As background, on June 19, 2018, the U.S. Department of Labor (DOL) issued a Final Rule that broadened the definition of “employer” and the provisions under which an employer group or association may be treated as an “employer” sponsor of a single multiple-employer employee welfare benefit plan and group health plan under Title I of the Employee Retirement Income Security Act (ERISA).
On March 28, 2019, the U.S. District Court for the District of Columbia (Court) found that the DOL’s final rule exceeded the statutory authority delegated by Congress under ERISA and that the final rule unlawfully expands ERISA’s scope. In particular, the Court found the final rule’s provisions – defining “employer” to include associations of disparate employers and expanding membership in these associations to include working owners without employees – are unlawful and must be set aside.

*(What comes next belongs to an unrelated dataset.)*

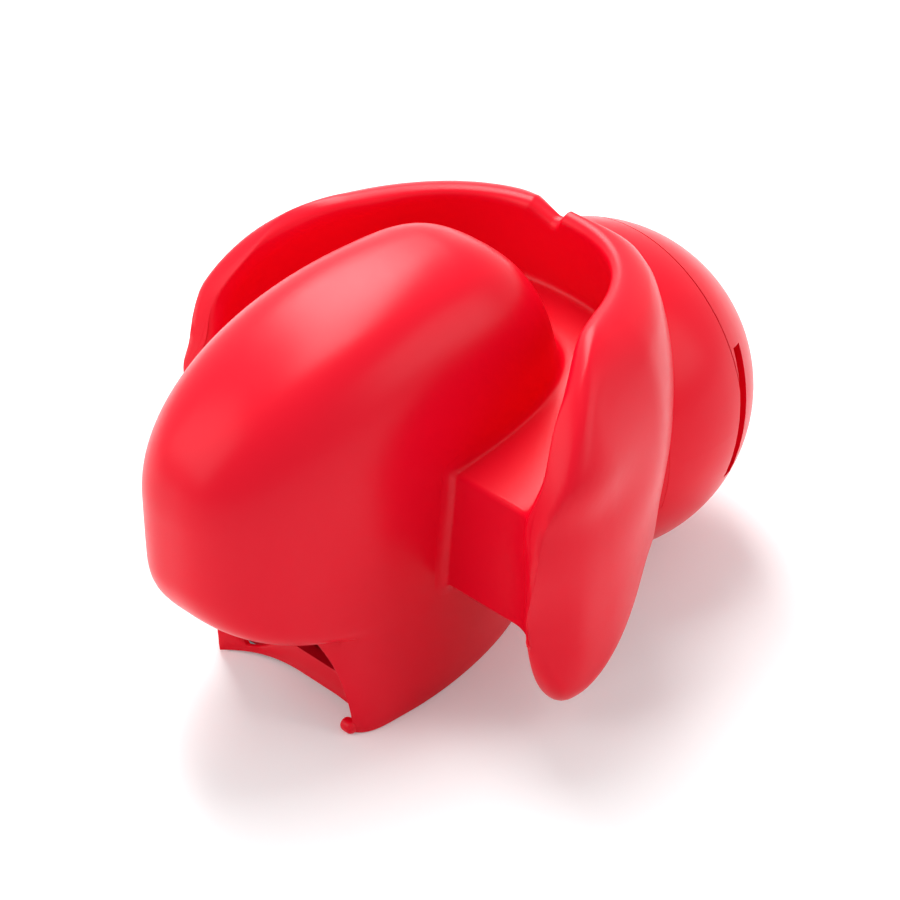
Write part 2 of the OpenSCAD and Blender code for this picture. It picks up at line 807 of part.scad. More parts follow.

The Court’s order vacates the specific provisions of the DOL’s final rule regarding “bona fide group or association of employers,” “commonality of interest,” and “dual treatment of working owners as employers and employees.” The Court order sends the final rule back to the DOL to consider how the final rule’s severability provision affects the final rule’s remaining portions.
Although the DOL issued Questions and Answers after the Court’s decision, the DOL has not indicated how it will proceed. The DOL could revise its final rule or could appeal the decision and request that the Court stay its decision pending the appeal. Employers in association health plans should keep apprised of future developments in this case.